I suggest you try ei-Recall. It has been checked out by multiple information scientists and will no doubt be subject to more peer review here and elsewhere. Be cautious in evaluating any criticisms you may read of ei-Recall from persons with a vested monetary interest in the defense of a competitive formula, especially vendors, or experts hired by vendors. Their views may be colored by their monetary interests. I have no skin in the game. I offer no products that include this method. My only goal is to provide a better method to validate large legal search projects, and so, in some small way, to improve the quality of our system of justice. The law has given me much over the years. This method, and my other writings, are my personal payback.
I offer ei-Recall to anyone and everyone, no strings attached, no payments required. Vendors, you are encouraged to include it in your future product offerings. I do not want royalties, nor even insist on credit (although you can do so if you wish, assuming you do not make it seem like I endorse your product). ei-Recall is all part of the public domain now. I have no product to sell here, nor do I want one. Although I do hope to create an online calculator soon for ei-Recall. When I do, that too will be a give away.

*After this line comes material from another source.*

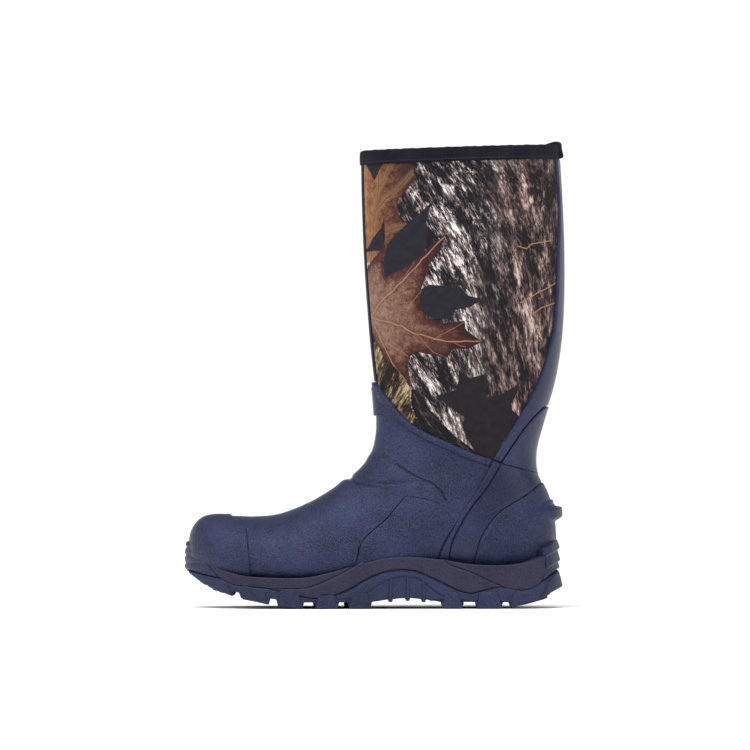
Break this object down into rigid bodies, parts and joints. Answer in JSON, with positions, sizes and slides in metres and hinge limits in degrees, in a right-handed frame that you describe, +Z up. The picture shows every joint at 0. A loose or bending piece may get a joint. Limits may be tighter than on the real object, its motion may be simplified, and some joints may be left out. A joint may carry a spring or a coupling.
{
  "type": "insulated hunting boot",
  "caption": "Tall insulated rubber hunting boot with a printed neoprene shaft, moulded rubber foot, heel kick ledge, lugged sole, fleece lining and a removable footbed",
  "frame": {"origin": "centre of the boot's box on the plane that the tread stands on", "axes": "+Z up to the collar, toe towards -X, outer (lateral) side towards -Y; a left boot"},
  "size_m": [0.3176, 0.1114, 0.3918],
  "materials": {
    "upper_rubber": "dark navy, fine grain, satin",
    "sole_rubber": "dark slate, matt",
    "midsole_foam": "dark grey, slightly rough",
    "printed_neoprene": "woodland print of leaves and bark",
    "black_neoprene": "black, matt",
    "insulation_felt": "off-white felt",
    "stiffener_sheet": "tan moulded sheet",
    "lining_fleece": "dark grey pile",
    "insole_board": "tan fibre board",
    "knit_tape": "near-black knit",
    "footbed_foam": "dark foam",
    "footbed_knit": "grey knit",
    "shank_steel": "spring steel"
  },
  "bodies": {
    "boot": {"outsole": "sole_rubber", "toe_bumper": "sole_rubber", "heel_bumper": "sole_rubber", "midsole_front": "midsole_foam", "midsole_saddle": "midsole_foam", "midsole_heel": "midsole_foam", "shank": "shank_steel", "foot_shell": "upper_rubber", "toe_cap": "upper_rubber", "lateral_side_panel": "upper_rubber", "medial_side_panel": "upper_rubber", "lateral_heel_strap": "upper_rubber", "medial_heel_strap": "upper_rubber", "lateral_heel_quarter": "upper_rubber", "medial_heel_quarter": "upper_rubber", "heel_counter": "upper_rubber", "kick_lug": "upper_rubber", "tendon_panel": "upper_rubber", "back_spine": "upper_rubber", "front_shin_strip": "upper_rubber", "front_ankle_patch": "upper_rubber", "vamp_edge_band": "upper_rubber", "lateral_shaft_panel": "printed_neoprene", "medial_shaft_panel": "printed_neoprene", "neoprene_bootie": "black_neoprene", "foot_insulation": "insulation_felt", "toe_puff": "stiffener_sheet", "heel_stiffener": "stiffener_sheet", "fleece_lining": "lining_fleece", "insole_board": "insole_board", "collar_binding": "knit_tape", "binding_seam_tab": "knit_tape"},
    "footbed": {"footbed_foam": "footbed_foam", "footbed_cover": "footbed_knit"}
  },
  "joints": [
    {"name": "footbed_lift", "type": "hinge", "parent": "boot", "child": "footbed", "pos_m": [-0.1415, 0, 0.04], "axis": [0, -1, 0], "range_deg": [0, 12]}
  ]
}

My time and services as a lawyer to implement ei-Recall are not required. Simplicity is one of its strengths, although it helps if you are part of the eLeet. I think I have fully explained how it works in this lengthy article. Still, if you have any non-legal technical questions about its application, send me an email, and I will try to help you out. Gratis of course. Just realize that I cannot by law provide you with any legal advice. All articles in my blog, including this one, are purely for educational services, and are not legal advice, nor in any way a solicitation for legal services. Show this article to your own lawyer or e-discovery vendor. You do not have to be 1337 to figure it out (although it helps).